>> Start

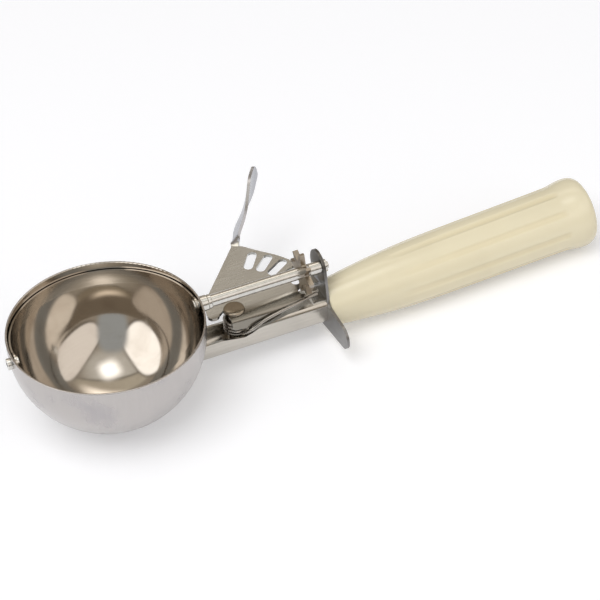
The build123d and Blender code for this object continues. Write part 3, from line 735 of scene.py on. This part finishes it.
def make_floor(settings):
    """Pale floor under the bowl and the flared grip end."""
    points = [(x * FLOOR_HALF, y * FLOOR_HALF, 0) for x, y in ((-1, -1), (1, -1), (1, 1), (-1, 1))]
    material = bpy.data.materials.new("Floor paint")
    material.use_nodes = True
    tree = material.node_tree
    tree.nodes.clear()
    paint = put(tree, "ShaderNodeBsdfDiffuse", Color=(*settings.floor, 1.0))
    lift = math_node(tree, "MULTIPLY", seen_directly(tree), FLOOR_GLOW)
    glow = put(tree, "ShaderNodeEmission", Color=(1.0, 1.0, 1.0, 1.0), Strength=lift)
    above = put(tree, "ShaderNodeAddShader", i0=paint.outputs[0], i1=glow.outputs[0])
    under = tree.nodes.new("ShaderNodeBsdfTransparent")
    side = tree.nodes.new("ShaderNodeNewGeometry").outputs["Backfacing"]
    both = put(tree, "ShaderNodeMixShader", i0=side, i1=above.outputs[0], i2=under.outputs[0])
    end = tree.nodes.new("ShaderNodeOutputMaterial")
    tree.links.new(both.outputs[0], end.inputs["Surface"])
    floor = add_piece("floor", points, [(0, 1, 2, 3)], material)
    floor.matrix_world = Matrix.Translation(FLOOR_POINT) @ Matrix.Rotation(-FLOOR_LEAN, 4, "Y")


# Lit parts of the mirrored room: way (azimuth, elevation), half width, half height, softness, colour
ROOM_LIGHTS = [
    ((0, 90), 0.55, 0.55, 0.5, (0.86, 0.84, 0.78)),
    ((-112, 5), 2.20, 0.14, 0.4, (0.17, 0.15, 0.125)),
    ((68, 3), 2.20, 0.10, 0.4, (0.20, 0.18, 0.15)),
    ((75, 71), 0.84, 0.19, 0.12, (0.26, 0.235, 0.20)),
    ((75, 70), 0.84, 0.16, 0.25, (0.68, 0.62, 0.51)),
    ((-44, 41), 0.93, 0.35, 0.10, (0.20, 0.17, 0.135)),
    ((-44, 42), 0.88, 0.30, 0.08, (1.22, 1.15, 1.08)),
    ((-178, 41), 0.71, 0.46, 0.10, (0.18, 0.15, 0.12)),
    ((-178, 42), 0.64, 0.40, 0.08, (1.95, 1.92, 1.88)),
    ((-115, 38), 0.33, 0.50, 0.25, (0.49, 0.52, 0.54)),
    ((60, 58), 0.34, 0.10, 0.8, (2.3, 2.15, 1.95)),
    ((-85, 86), 0.16, 0.16, 0.9, (3.4, 3.45, 3.5)),
]


def toward(azimuth, elevation):
    """Unit vector for an azimuth from +X and an elevation, in degrees."""
    a, e = math.radians(azimuth), math.radians(elevation)
    return Vector((math.cos(a) * math.cos(e), math.sin(a) * math.cos(e), math.sin(e)))


def make_room(settings):
    """Dome that only reflections see: a warm room with a window, a pale wall and a lit ceiling."""
    sides, rings = 64, 24
    points = []
    for ring in range(rings + 1):
        rise = math.pi / 2 * ring / rings * 0.999
        for side in range(sides):
            turn = 2 * math.pi * side / sides
            way = Vector((math.cos(rise) * math.cos(turn), math.cos(rise) * math.sin(turn), math.sin(rise)))
            points.append(way * ROOM_RADIUS)
    material = bpy.data.materials.new("Room walls")
    material.use_nodes = True
    tree = material.node_tree
    tree.nodes.clear()
    place = tree.nodes.new("ShaderNodeTexCoord").outputs["Object"]
    look = vector_node(tree, "NORMALIZE", place).outputs[0]
    colour = (*settings.room, 1.0)
    for way, width, height, soft, shade in ROOM_LIGHTS:
        ahead = toward(*way)
        across = toward(way[0] + 90, 0)
        above = ahead.cross(across)
        mask = grouped(tree, "Lit Patch", Look=look, Ahead=tuple(ahead), Across=tuple(across / width),
                       Above=tuple(above / height), Soft=soft).outputs["Mask"]
        colour = blend_colours(tree, mask, colour, (*shade, 1.0))
    glow = put(tree, "ShaderNodeEmission", Color=colour, Strength=1.0)
    end = tree.nodes.new("ShaderNodeOutputMaterial")
    tree.links.new(glow.outputs[0], end.inputs["Surface"])
    room = add_piece("room", points, ring_faces(rings + 1, sides)[:-2], material)
    room.visible_camera = False
    room.visible_diffuse = False
    room.visible_shadow = False


def make_lamps(settings):
    """Large soft lamp overhead and a weaker one in front, both unseen in reflections."""
    for name, way, power, size in (("key_lamp", toward(-150, 62), settings.key, 1.1),
                                   ("fill_lamp", toward(-60, 30), settings.fill, 1.3)):
        data = bpy.data.lights.new(name, "AREA")
        data.energy = power
        data.size = size
        lamp = bpy.data.objects.new(name, data)
        bpy.context.scene.collection.objects.link(lamp)
        lamp.location = LAMP_AIM + way * LAMP_DISTANCE
        lamp.rotation_mode = "QUATERNION"
        lamp.rotation_quaternion = way.to_track_quat("Z", "Y")
        lamp.visible_glossy = False


CAMERA_PLACE = Vector((-0.13715, -0.50970, 0.46084))
CAMERA_RIGHT = Vector((0.913040, -0.406437, -0.034161))
CAMERA_UP = Vector((0.289951, 0.587885, 0.755195))
CAMERA_BACK = Vector((-0.286857, -0.699429, 0.654609))
CAMERA_SENSOR, CAMERA_LENS = 36.0, 123.02


def make_camera():
    """Camera above the bowl's front, looking down along the tool."""
    data = bpy.data.cameras.new("camera")
    data.sensor_width = CAMERA_SENSOR
    data.lens = CAMERA_LENS
    camera = bpy.data.objects.new("camera", data)
    bpy.context.scene.collection.objects.link(camera)
    turn = Matrix((CAMERA_RIGHT, CAMERA_UP, CAMERA_BACK)).transposed().to_4x4()
    camera.matrix_world = Matrix.Translation(CAMERA_PLACE) @ turn
    bpy.context.scene.camera = camera


# ---------------------------------------------------------------- panel and registration

STEPS = (DISHER_OT_finishes, DISHER_OT_bowl, DISHER_OT_shaft, DISHER_OT_lever, DISHER_OT_shank,
         DISHER_OT_grip, DISHER_OT_spring, DISHER_OT_stage)
GROUPS = {"disher_metal": DISHER_PG_metal, "disher_grip": DISHER_PG_grip, "disher_spring": DISHER_PG_spring,
          "disher_stage": DISHER_PG_stage}


class DISHER_PT_sidebar(Panel):
    """Lists the steps and the settings"""
    bl_idname = "DISHER_PT_sidebar"
    bl_label = "Disher"
    bl_space_type = "VIEW_3D"
    bl_region_type = "UI"
    bl_category = "Disher"

    def draw(self, context):
        for step in STEPS:
            self.layout.operator(step.bl_idname)
        for name in GROUPS:
            box = self.layout.box()
            group = getattr(context.scene, name)
            for prop in type(group).__annotations__:
                box.prop(group, prop)


def register():
    """Register every class and hang the settings on the scene."""
    for item in (*GROUPS.values(), *STEPS, DISHER_PT_sidebar):
        register_class(item)
    for name, group in GROUPS.items():
        setattr(bpy.types.Scene, name, PointerProperty(type=group))


def unregister():
    """Undo register()."""
    for name in GROUPS:
        delattr(bpy.types.Scene, name)
    for item in (DISHER_PT_sidebar, *reversed(STEPS), *reversed(GROUPS.values())):
        unregister_class(item)


def main():
    """Run every step in order."""
    register()
    for step in STEPS:
        family, action = step.bl_idname.split(".")
        getattr(getattr(bpy.ops, family), action)()


if __name__ == "__main__":
    main()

>> End

■ Aim:
Word for word, write out all of the data above.

■ Task result:
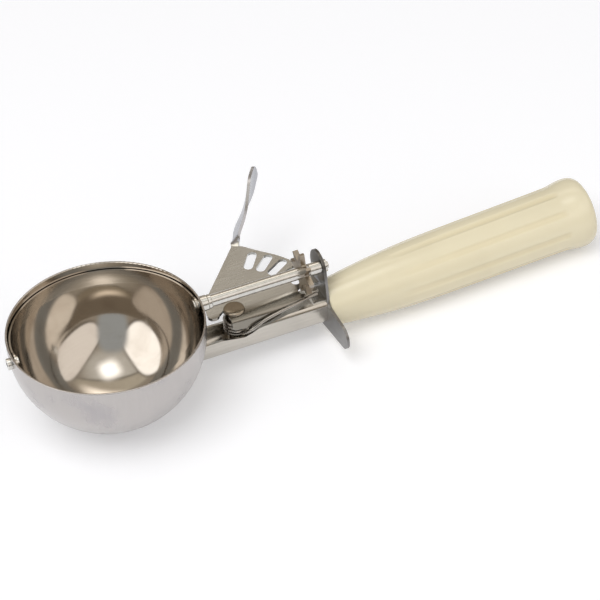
The build123d and Blender code for this object continues. Write part 3, from line 735 of scene.py on. This part finishes it.
def make_floor(settings):
    """Pale floor under the bowl and the flared grip end."""
    points = [(x * FLOOR_HALF, y * FLOOR_HALF, 0) for x, y in ((-1, -1), (1, -1), (1, 1), (-1, 1))]
    material = bpy.data.materials.new("Floor paint")
    material.use_nodes = True
    tree = material.node_tree
    tree.nodes.clear()
    paint = put(tree, "ShaderNodeBsdfDiffuse", Color=(*settings.floor, 1.0))
    lift = math_node(tree, "MULTIPLY", seen_directly(tree), FLOOR_GLOW)
    glow = put(tree, "ShaderNodeEmission", Color=(1.0, 1.0, 1.0, 1.0), Strength=lift)
    above = put(tree, "ShaderNodeAddShader", i0=paint.outputs[0], i1=glow.outputs[0])
    under = tree.nodes.new("ShaderNodeBsdfTransparent")
    side = tree.nodes.new("ShaderNodeNewGeometry").outputs["Backfacing"]
    both = put(tree, "ShaderNodeMixShader", i0=side, i1=above.outputs[0], i2=under.outputs[0])
    end = tree.nodes.new("ShaderNodeOutputMaterial")
    tree.links.new(both.outputs[0], end.inputs["Surface"])
    floor = add_piece("floor", points, [(0, 1, 2, 3)], material)
    floor.matrix_world = Matrix.Translation(FLOOR_POINT) @ Matrix.Rotation(-FLOOR_LEAN, 4, "Y")


# Lit parts of the mirrored room: way (azimuth, elevation), half width, half height, softness, colour
ROOM_LIGHTS = [
    ((0, 90), 0.55, 0.55, 0.5, (0.86, 0.84, 0.78)),
    ((-112, 5), 2.20, 0.14, 0.4, (0.17, 0.15, 0.125)),
    ((68, 3), 2.20, 0.10, 0.4, (0.20, 0.18, 0.15)),
    ((75, 71), 0.84, 0.19, 0.12, (0.26, 0.235, 0.20)),
    ((75, 70), 0.84, 0.16, 0.25, (0.68, 0.62, 0.51)),
    ((-44, 41), 0.93, 0.35, 0.10, (0.20, 0.17, 0.135)),
    ((-44, 42), 0.88, 0.30, 0.08, (1.22, 1.15, 1.08)),
    ((-178, 41), 0.71, 0.46, 0.10, (0.18, 0.15, 0.12)),
    ((-178, 42), 0.64, 0.40, 0.08, (1.95, 1.92, 1.88)),
    ((-115, 38), 0.33, 0.50, 0.25, (0.49, 0.52, 0.54)),
    ((60, 58), 0.34, 0.10, 0.8, (2.3, 2.15, 1.95)),
    ((-85, 86), 0.16, 0.16, 0.9, (3.4, 3.45, 3.5)),
]


def toward(azimuth, elevation):
    """Unit vector for an azimuth from +X and an elevation, in degrees."""
    a, e = math.radians(azimuth), math.radians(elevation)
    return Vector((math.cos(a) * math.cos(e), math.sin(a) * math.cos(e), math.sin(e)))


def make_room(settings):
    """Dome that only reflections see: a warm room with a window, a pale wall and a lit ceiling."""
    sides, rings = 64, 24
    points = []
    for ring in range(rings + 1):
        rise = math.pi / 2 * ring / rings * 0.999
        for side in range(sides):
            turn = 2 * math.pi * side / sides
            way = Vector((math.cos(rise) * math.cos(turn), math.cos(rise) * math.sin(turn), math.sin(rise)))
            points.append(way * ROOM_RADIUS)
    material = bpy.data.materials.new("Room walls")
    material.use_nodes = True
    tree = material.node_tree
    tree.nodes.clear()
    place = tree.nodes.new("ShaderNodeTexCoord").outputs["Object"]
    look = vector_node(tree, "NORMALIZE", place).outputs[0]
    colour = (*settings.room, 1.0)
    for way, width, height, soft, shade in ROOM_LIGHTS:
        ahead = toward(*way)
        across = toward(way[0] + 90, 0)
        above = ahead.cross(across)
        mask = grouped(tree, "Lit Patch", Look=look, Ahead=tuple(ahead), Across=tuple(across / width),
                       Above=tuple(above / height), Soft=soft).outputs["Mask"]
        colour = blend_colours(tree, mask, colour, (*shade, 1.0))
    glow = put(tree, "ShaderNodeEmission", Color=colour, Strength=1.0)
    end = tree.nodes.new("ShaderNodeOutputMaterial")
    tree.links.new(glow.outputs[0], end.inputs["Surface"])
    room = add_piece("room", points, ring_faces(rings + 1, sides)[:-2], material)
    room.visible_camera = False
    room.visible_diffuse = False
    room.visible_shadow = False


def make_lamps(settings):
    """Large soft lamp overhead and a weaker one in front, both unseen in reflections."""
    for name, way, power, size in (("key_lamp", toward(-150, 62), settings.key, 1.1),
                                   ("fill_lamp", toward(-60, 30), settings.fill, 1.3)):
        data = bpy.data.lights.new(name, "AREA")
        data.energy = power
        data.size = size
        lamp = bpy.data.objects.new(name, data)
        bpy.context.scene.collection.objects.link(lamp)
        lamp.location = LAMP_AIM + way * LAMP_DISTANCE
        lamp.rotation_mode = "QUATERNION"
        lamp.rotation_quaternion = way.to_track_quat("Z", "Y")
        lamp.visible_glossy = False


CAMERA_PLACE = Vector((-0.13715, -0.50970, 0.46084))
CAMERA_RIGHT = Vector((0.913040, -0.406437, -0.034161))
CAMERA_UP = Vector((0.289951, 0.587885, 0.755195))
CAMERA_BACK = Vector((-0.286857, -0.699429, 0.654609))
CAMERA_SENSOR, CAMERA_LENS = 36.0, 123.02


def make_camera():
    """Camera above the bowl's front, looking down along the tool."""
    data = bpy.data.cameras.new("camera")
    data.sensor_width = CAMERA_SENSOR
    data.lens = CAMERA_LENS
    camera = bpy.data.objects.new("camera", data)
    bpy.context.scene.collection.objects.link(camera)
    turn = Matrix((CAMERA_RIGHT, CAMERA_UP, CAMERA_BACK)).transposed().to_4x4()
    camera.matrix_world = Matrix.Translation(CAMERA_PLACE) @ turn
    bpy.context.scene.camera = camera


# ---------------------------------------------------------------- panel and registration

STEPS = (DISHER_OT_finishes, DISHER_OT_bowl, DISHER_OT_shaft, DISHER_OT_lever, DISHER_OT_shank,
         DISHER_OT_grip, DISHER_OT_spring, DISHER_OT_stage)
GROUPS = {"disher_metal": DISHER_PG_metal, "disher_grip": DISHER_PG_grip, "disher_spring": DISHER_PG_spring,
          "disher_stage": DISHER_PG_stage}


class DISHER_PT_sidebar(Panel):
    """Lists the steps and the settings"""
    bl_idname = "DISHER_PT_sidebar"
    bl_label = "Disher"
    bl_space_type = "VIEW_3D"
    bl_region_type = "UI"
    bl_category = "Disher"

    def draw(self, context):
        for step in STEPS:
            self.layout.operator(step.bl_idname)
        for name in GROUPS:
            box = self.layout.box()
            group = getattr(context.scene, name)
            for prop in type(group).__annotations__:
                box.prop(group, prop)


def register():
    """Register every class and hang the settings on the scene."""
    for item in (*GROUPS.values(), *STEPS, DISHER_PT_sidebar):
        register_class(item)
    for name, group in GROUPS.items():
        setattr(bpy.types.Scene, name, PointerProperty(type=group))


def unregister():
    """Undo register()."""
    for name in GROUPS:
        delattr(bpy.types.Scene, name)
    for item in (DISHER_PT_sidebar, *reversed(STEPS), *reversed(GROUPS.values())):
        unregister_class(item)


def main():
    """Run every step in order."""
    register()
    for step in STEPS:
        family, action = step.bl_idname.split(".")
        getattr(getattr(bpy.ops, family), action)()


if __name__ == "__main__":
    main()